***** COLLECTED DATA

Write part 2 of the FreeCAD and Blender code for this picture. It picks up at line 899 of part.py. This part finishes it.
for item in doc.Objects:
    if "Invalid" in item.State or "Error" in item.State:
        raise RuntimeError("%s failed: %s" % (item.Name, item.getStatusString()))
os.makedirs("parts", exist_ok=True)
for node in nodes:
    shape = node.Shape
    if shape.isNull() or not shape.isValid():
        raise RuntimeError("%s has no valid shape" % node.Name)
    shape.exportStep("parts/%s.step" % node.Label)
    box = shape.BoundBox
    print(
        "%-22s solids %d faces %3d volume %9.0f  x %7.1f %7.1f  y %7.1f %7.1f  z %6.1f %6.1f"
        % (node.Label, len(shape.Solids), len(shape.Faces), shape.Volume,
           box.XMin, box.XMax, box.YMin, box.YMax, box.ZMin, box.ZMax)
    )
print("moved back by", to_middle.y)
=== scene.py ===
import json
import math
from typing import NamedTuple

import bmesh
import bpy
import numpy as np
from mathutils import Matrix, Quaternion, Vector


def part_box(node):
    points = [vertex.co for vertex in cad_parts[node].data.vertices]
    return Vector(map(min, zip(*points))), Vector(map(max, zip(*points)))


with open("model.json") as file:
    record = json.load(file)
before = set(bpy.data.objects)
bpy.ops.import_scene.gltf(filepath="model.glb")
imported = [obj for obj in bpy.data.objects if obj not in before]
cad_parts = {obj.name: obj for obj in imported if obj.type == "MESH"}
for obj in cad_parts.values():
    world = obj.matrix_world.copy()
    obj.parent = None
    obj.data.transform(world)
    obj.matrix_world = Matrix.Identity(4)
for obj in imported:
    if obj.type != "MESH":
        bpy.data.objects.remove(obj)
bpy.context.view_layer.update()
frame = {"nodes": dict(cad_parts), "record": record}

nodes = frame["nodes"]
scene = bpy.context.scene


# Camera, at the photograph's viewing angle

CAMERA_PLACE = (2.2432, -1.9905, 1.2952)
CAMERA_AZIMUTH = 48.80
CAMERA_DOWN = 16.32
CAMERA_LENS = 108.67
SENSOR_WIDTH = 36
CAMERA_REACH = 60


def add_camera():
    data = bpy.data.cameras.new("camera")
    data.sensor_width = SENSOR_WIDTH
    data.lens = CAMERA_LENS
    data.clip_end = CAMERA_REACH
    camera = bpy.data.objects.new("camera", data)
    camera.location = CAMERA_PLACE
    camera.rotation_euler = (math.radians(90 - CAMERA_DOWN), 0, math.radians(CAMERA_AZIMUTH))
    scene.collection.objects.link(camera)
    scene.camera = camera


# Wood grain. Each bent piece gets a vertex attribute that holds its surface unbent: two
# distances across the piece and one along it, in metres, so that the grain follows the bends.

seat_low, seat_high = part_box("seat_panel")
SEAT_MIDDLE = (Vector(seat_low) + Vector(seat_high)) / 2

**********

WHAT YOU NEED TO DO: The data above must be returned in full, exactly as written.

ANSWER FOR THE TASK:
Write part 2 of the FreeCAD and Blender code for this picture. It picks up at line 899 of part.py. This part finishes it.
for item in doc.Objects:
    if "Invalid" in item.State or "Error" in item.State:
        raise RuntimeError("%s failed: %s" % (item.Name, item.getStatusString()))
os.makedirs("parts", exist_ok=True)
for node in nodes:
    shape = node.Shape
    if shape.isNull() or not shape.isValid():
        raise RuntimeError("%s has no valid shape" % node.Name)
    shape.exportStep("parts/%s.step" % node.Label)
    box = shape.BoundBox
    print(
        "%-22s solids %d faces %3d volume %9.0f  x %7.1f %7.1f  y %7.1f %7.1f  z %6.1f %6.1f"
        % (node.Label, len(shape.Solids), len(shape.Faces), shape.Volume,
           box.XMin, box.XMax, box.YMin, box.YMax, box.ZMin, box.ZMax)
    )
print("moved back by", to_middle.y)
=== scene.py ===
import json
import math
from typing import NamedTuple

import bmesh
import bpy
import numpy as np
from mathutils import Matrix, Quaternion, Vector


def part_box(node):
    points = [vertex.co for vertex in cad_parts[node].data.vertices]
    return Vector(map(min, zip(*points))), Vector(map(max, zip(*points)))


with open("model.json") as file:
    record = json.load(file)
before = set(bpy.data.objects)
bpy.ops.import_scene.gltf(filepath="model.glb")
imported = [obj for obj in bpy.data.objects if obj not in before]
cad_parts = {obj.name: obj for obj in imported if obj.type == "MESH"}
for obj in cad_parts.values():
    world = obj.matrix_world.copy()
    obj.parent = None
    obj.data.transform(world)
    obj.matrix_world = Matrix.Identity(4)
for obj in imported:
    if obj.type != "MESH":
        bpy.data.objects.remove(obj)
bpy.context.view_layer.update()
frame = {"nodes": dict(cad_parts), "record": record}

nodes = frame["nodes"]
scene = bpy.context.scene


# Camera, at the photograph's viewing angle

CAMERA_PLACE = (2.2432, -1.9905, 1.2952)
CAMERA_AZIMUTH = 48.80
CAMERA_DOWN = 16.32
CAMERA_LENS = 108.67
SENSOR_WIDTH = 36
CAMERA_REACH = 60


def add_camera():
    data = bpy.data.cameras.new("camera")
    data.sensor_width = SENSOR_WIDTH
    data.lens = CAMERA_LENS
    data.clip_end = CAMERA_REACH
    camera = bpy.data.objects.new("camera", data)
    camera.location = CAMERA_PLACE
    camera.rotation_euler = (math.radians(90 - CAMERA_DOWN), 0, math.radians(CAMERA_AZIMUTH))
    scene.collection.objects.link(camera)
    scene.camera = camera


# Wood grain. Each bent piece gets a vertex attribute that holds its surface unbent: two
# distances across the piece and one along it, in metres, so that the grain follows the bends.

seat_low, seat_high = part_box("seat_panel")
SEAT_MIDDLE = (Vector(seat_low) + Vector(seat_high)) / 2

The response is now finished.